§ **Exercise details**: Repeat, exactly as written, every line from the one holding "bpy.context.scene.collection.objects.link(empty)" through the one holding "for node in". Leave out all other lines.

§ **Recorded information**:
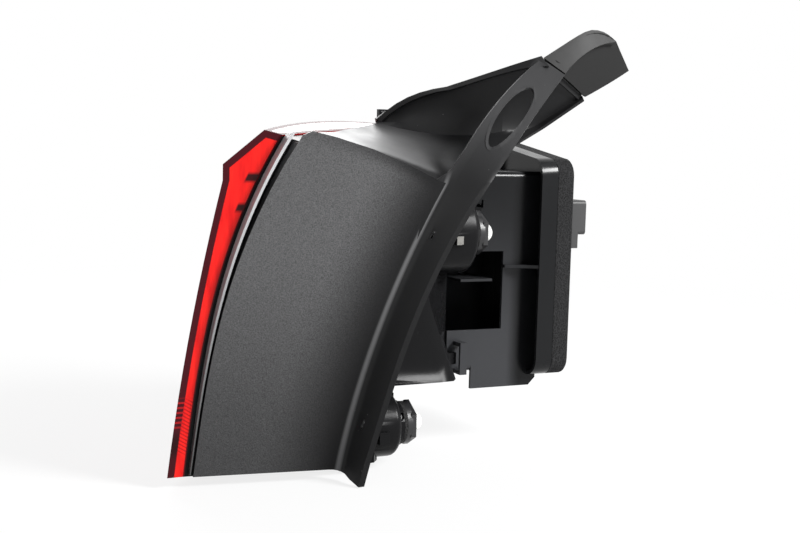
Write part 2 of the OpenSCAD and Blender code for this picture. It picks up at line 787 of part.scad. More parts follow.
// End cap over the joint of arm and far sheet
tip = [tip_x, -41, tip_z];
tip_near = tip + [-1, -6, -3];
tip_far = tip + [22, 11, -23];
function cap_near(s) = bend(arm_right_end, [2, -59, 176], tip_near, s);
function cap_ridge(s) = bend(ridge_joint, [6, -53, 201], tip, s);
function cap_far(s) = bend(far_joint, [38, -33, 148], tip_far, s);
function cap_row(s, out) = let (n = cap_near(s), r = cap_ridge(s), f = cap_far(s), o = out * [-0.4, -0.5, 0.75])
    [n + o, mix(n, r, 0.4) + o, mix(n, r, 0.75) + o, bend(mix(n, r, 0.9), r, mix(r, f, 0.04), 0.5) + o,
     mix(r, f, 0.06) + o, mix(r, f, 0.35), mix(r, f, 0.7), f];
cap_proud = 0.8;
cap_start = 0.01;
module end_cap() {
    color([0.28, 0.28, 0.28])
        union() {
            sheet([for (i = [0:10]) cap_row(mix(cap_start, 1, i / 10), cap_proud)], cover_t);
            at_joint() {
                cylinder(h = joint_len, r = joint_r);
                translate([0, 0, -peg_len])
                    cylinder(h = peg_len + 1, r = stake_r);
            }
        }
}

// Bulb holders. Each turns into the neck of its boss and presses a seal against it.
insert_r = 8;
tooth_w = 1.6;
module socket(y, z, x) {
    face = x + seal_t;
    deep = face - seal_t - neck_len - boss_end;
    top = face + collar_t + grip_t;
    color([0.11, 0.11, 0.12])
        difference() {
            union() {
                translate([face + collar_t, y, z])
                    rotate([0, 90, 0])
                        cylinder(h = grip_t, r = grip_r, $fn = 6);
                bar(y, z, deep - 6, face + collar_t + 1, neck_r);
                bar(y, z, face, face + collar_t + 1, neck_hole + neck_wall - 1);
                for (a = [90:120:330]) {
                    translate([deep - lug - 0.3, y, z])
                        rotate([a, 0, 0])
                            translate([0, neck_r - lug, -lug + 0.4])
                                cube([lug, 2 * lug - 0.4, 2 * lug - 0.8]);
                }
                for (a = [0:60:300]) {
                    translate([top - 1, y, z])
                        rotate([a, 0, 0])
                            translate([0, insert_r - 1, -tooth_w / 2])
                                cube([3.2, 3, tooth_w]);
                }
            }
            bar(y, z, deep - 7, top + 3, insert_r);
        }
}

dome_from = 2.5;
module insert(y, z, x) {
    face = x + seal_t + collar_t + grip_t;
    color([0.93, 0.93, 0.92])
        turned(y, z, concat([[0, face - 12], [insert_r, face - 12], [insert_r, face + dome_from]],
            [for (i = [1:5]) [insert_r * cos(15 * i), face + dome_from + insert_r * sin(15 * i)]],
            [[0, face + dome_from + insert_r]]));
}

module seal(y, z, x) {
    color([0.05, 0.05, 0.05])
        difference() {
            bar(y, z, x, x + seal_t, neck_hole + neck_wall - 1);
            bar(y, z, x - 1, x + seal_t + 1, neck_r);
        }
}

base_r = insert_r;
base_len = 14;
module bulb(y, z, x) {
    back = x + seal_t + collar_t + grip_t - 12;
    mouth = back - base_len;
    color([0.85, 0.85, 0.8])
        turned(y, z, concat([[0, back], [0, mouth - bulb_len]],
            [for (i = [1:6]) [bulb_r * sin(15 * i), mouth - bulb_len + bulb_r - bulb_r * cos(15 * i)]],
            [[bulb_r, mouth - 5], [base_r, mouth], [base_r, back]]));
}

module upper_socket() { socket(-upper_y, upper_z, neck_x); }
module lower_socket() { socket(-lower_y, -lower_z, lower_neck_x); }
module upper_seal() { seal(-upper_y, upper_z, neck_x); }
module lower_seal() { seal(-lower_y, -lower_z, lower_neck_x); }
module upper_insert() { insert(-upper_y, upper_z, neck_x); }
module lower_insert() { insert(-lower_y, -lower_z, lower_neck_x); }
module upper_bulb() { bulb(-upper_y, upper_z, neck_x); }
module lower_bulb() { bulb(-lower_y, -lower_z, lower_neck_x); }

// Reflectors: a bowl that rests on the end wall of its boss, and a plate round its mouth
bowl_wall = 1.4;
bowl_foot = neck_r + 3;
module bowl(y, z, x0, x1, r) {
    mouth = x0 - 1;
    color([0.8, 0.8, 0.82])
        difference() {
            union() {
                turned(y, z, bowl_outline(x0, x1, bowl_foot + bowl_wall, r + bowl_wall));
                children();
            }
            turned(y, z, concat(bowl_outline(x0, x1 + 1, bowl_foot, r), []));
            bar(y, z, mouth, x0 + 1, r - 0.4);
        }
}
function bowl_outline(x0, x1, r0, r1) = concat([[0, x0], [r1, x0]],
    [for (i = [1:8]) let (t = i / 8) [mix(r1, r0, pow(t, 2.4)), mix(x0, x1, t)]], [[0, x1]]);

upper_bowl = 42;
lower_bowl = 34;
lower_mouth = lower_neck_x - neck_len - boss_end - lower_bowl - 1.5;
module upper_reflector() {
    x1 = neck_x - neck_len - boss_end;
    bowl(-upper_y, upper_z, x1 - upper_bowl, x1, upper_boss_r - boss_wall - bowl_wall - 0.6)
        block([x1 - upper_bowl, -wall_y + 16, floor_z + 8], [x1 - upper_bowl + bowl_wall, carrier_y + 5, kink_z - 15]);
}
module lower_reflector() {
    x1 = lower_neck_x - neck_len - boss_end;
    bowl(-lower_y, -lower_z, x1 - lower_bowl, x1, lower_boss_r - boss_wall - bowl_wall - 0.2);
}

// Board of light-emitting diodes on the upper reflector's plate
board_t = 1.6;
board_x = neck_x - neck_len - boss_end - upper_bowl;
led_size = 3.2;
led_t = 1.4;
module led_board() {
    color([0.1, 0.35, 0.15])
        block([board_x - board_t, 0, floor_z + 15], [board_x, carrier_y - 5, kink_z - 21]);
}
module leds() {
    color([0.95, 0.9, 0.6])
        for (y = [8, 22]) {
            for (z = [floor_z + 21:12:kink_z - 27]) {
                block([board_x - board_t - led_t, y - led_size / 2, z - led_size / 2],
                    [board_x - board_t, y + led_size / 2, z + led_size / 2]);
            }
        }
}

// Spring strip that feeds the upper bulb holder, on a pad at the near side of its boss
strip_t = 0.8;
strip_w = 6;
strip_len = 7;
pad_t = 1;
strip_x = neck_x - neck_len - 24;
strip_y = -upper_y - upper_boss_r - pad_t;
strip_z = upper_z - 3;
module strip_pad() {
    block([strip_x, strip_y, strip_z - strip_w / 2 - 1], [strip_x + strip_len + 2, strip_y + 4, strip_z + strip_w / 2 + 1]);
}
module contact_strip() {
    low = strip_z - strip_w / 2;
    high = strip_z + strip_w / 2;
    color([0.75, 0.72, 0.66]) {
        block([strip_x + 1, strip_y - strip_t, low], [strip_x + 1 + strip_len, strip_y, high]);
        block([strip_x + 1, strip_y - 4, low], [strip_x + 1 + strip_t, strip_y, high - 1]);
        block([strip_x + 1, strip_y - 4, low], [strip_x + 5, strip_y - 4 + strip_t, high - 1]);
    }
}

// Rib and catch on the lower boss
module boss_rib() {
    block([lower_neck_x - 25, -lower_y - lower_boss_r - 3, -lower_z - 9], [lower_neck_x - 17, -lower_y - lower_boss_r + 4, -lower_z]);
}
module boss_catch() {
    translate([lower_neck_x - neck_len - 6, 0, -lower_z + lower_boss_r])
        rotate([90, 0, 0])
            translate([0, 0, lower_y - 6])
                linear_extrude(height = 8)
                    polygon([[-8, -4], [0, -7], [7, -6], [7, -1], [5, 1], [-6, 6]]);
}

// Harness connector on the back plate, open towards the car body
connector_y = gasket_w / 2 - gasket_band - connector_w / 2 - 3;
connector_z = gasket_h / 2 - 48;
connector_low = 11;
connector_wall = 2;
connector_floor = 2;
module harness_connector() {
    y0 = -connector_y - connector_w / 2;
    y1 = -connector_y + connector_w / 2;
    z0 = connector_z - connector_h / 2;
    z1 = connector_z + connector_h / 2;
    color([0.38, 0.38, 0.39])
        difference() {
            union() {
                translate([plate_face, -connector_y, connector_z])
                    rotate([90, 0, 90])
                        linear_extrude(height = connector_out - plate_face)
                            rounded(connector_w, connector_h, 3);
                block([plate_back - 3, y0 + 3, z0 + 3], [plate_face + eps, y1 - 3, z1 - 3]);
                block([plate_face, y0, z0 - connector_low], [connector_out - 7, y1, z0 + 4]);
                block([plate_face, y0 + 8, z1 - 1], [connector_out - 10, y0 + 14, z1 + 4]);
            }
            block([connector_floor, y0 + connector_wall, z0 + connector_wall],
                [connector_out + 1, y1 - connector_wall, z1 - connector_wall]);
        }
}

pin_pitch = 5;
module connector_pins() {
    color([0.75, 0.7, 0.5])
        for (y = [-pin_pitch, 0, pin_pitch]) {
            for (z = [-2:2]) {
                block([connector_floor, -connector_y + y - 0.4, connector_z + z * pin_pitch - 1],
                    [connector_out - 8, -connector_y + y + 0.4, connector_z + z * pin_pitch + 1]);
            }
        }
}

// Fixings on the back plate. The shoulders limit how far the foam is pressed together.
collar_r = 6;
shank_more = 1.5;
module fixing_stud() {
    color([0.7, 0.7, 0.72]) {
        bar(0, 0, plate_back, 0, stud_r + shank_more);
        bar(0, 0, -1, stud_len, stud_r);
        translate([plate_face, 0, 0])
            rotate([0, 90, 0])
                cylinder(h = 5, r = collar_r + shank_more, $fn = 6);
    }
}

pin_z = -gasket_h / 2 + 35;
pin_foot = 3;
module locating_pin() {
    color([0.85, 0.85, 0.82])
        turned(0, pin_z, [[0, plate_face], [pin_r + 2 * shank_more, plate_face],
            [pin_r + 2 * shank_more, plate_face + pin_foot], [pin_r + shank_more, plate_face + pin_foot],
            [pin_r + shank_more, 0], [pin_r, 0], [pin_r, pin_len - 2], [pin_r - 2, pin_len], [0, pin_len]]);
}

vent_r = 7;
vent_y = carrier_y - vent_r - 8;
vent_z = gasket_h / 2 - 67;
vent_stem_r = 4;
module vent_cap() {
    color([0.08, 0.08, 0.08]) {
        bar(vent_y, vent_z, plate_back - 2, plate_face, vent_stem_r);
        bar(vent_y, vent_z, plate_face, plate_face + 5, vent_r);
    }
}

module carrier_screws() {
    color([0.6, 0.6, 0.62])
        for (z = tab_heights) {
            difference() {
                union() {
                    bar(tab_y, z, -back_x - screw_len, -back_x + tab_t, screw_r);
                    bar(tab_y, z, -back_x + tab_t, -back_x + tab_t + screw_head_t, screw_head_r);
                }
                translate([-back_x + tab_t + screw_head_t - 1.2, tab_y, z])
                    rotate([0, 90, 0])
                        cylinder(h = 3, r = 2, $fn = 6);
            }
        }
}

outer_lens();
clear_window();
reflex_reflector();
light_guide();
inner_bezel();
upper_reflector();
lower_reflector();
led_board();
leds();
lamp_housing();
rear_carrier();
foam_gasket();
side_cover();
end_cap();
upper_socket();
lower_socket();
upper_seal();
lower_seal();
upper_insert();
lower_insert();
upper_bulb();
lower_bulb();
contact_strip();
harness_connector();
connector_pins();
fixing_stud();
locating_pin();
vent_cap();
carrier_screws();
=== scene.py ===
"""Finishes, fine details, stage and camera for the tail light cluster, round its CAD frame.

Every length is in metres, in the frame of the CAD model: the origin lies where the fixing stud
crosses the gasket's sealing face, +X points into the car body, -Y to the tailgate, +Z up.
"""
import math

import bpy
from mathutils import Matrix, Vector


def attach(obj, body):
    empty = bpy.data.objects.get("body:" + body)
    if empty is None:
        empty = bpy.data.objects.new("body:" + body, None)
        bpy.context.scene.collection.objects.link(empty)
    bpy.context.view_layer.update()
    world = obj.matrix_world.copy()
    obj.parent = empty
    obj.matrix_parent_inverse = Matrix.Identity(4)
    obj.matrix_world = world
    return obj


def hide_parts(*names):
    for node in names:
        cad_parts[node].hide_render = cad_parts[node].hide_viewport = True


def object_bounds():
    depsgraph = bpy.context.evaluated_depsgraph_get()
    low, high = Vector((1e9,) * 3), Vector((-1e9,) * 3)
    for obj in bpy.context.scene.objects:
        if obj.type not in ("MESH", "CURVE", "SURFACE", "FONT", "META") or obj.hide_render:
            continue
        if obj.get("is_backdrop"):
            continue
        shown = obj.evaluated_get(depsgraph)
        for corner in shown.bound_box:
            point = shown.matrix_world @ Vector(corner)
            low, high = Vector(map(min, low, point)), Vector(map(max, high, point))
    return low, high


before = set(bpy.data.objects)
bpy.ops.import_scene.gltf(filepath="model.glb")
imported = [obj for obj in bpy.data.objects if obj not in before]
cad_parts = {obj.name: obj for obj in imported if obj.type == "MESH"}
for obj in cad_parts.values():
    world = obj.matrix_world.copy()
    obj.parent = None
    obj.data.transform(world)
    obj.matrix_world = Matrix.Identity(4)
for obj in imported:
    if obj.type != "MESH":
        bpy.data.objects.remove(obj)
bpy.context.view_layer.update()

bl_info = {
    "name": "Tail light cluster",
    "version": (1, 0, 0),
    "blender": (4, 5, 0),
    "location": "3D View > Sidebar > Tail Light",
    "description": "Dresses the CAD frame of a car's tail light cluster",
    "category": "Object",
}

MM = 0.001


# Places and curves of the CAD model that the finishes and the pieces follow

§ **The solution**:
        bpy.context.scene.collection.objects.link(empty)
    bpy.context.view_layer.update()
    world = obj.matrix_world.copy()
    obj.parent = empty
    obj.matrix_parent_inverse = Matrix.Identity(4)
    obj.matrix_world = world
    return obj


def hide_parts(*names):
    for node in names:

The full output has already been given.